User interface components include form elements and links as well as components generated by scripts.

Note 3

What is meant by "component" or "user interface component" here is also sometimes called "user interface element".

Applying “user interface component” to Non-Web Documents and Software

This applies directly as written and as described in the WCAG 2 glossary, replacing the example with “Example: A software program has 2 controls: a text field for entering a file name and a drop down list box for choosing a folder. Each is a user interface component with a name that is settable by the software.”

With this substitution, it would read:

user interface component

a part of the content that is perceived by users as a single control for a distinct function

Note 1

Multiple user interface components may be implemented as a single programmatic element. "Components" here is not tied to programming techniques, but rather to what the user perceives as separate controls.

Note 2

User interface components include form elements and links as well as components generated by scripts.

Note 3

What is meant by "component" or "user interface component" here is also sometimes called "user interface element".

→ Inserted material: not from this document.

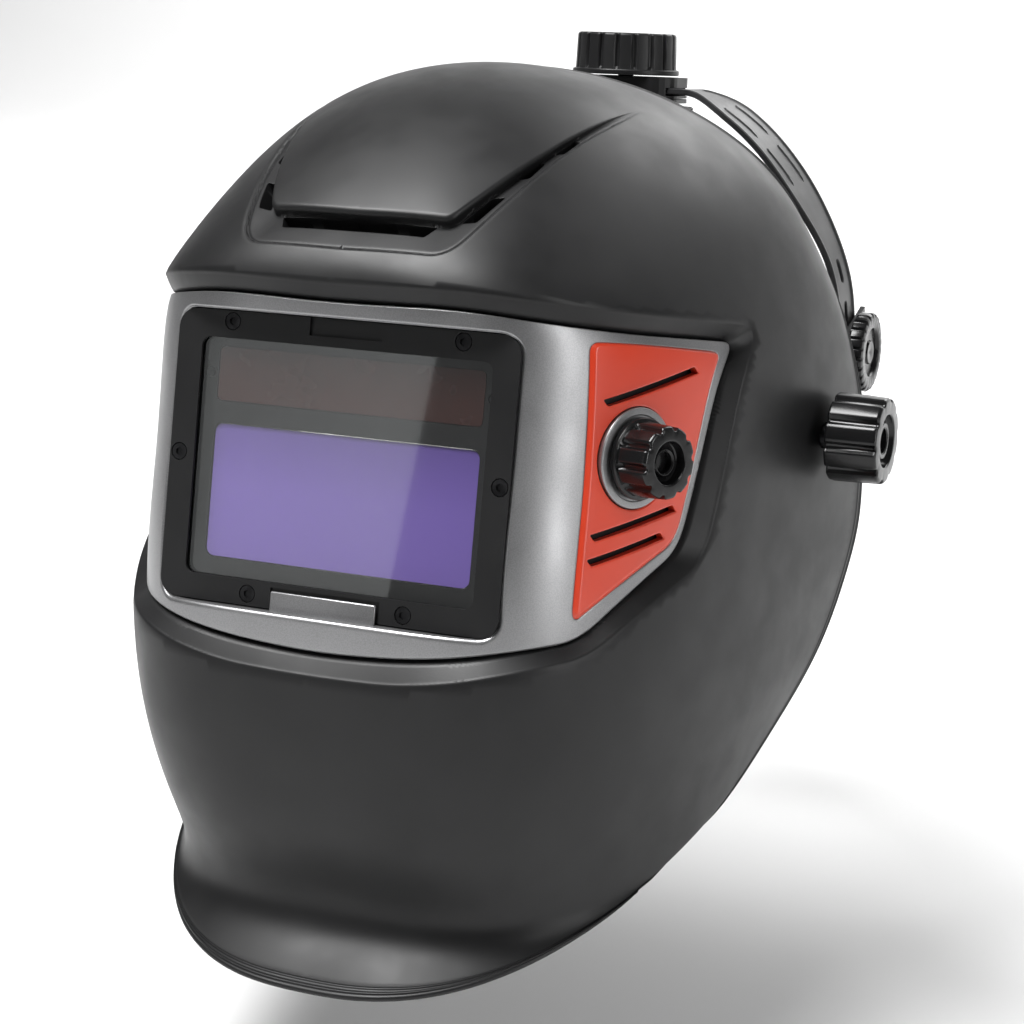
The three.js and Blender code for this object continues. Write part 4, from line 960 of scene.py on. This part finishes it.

Example: A software program has 2 controls: a text field for entering a file name and a drop down list box for choosing a folder. Each is a user interface component with a name that is settable by the software.

viewport

object in which the user agent presents content

Note 1

The user agent presents content through one or more viewports. Viewports include windows, frames, loudspeakers, and virtual magnifying glasses. A viewport may contain another viewport (e.g., nested frames). Interface components created by the user agent such as prompts, menus, and alerts are not viewports.

Note 2

This definition is based on User Agent Accessibility Guidelines 1.0 Glossary [UAAG10].

Applying “viewport” to Non-Web Documents and Software

This applies directly as written and as described in the WCAG 2 glossary, replacing “user agent” with “software”.

With this substitution, it would read:

viewport

object in which the [software] presents content

Note 1

The [software] presents content through one or more viewports. Viewports include windows, frames, loudspeakers, and virtual magnifying glasses. A viewport may contain another viewport (e.g., nested frames). Interface components created by the [software] such as prompts, menus, and alerts are not viewports.

Note 2

Web page

a non-embedded resource obtained from a single URI using HTTP plus any other resources that are used in the rendering or intended to be rendered together with it by a user agent

Note 1

Although any "other resources" would be rendered together with the primary resource, they would not necessarily be rendered simultaneously with each other.

Note 2

For the purposes of conformance with these guidelines, a resource must be "non-embedded" within the scope of conformance to be considered a Web page.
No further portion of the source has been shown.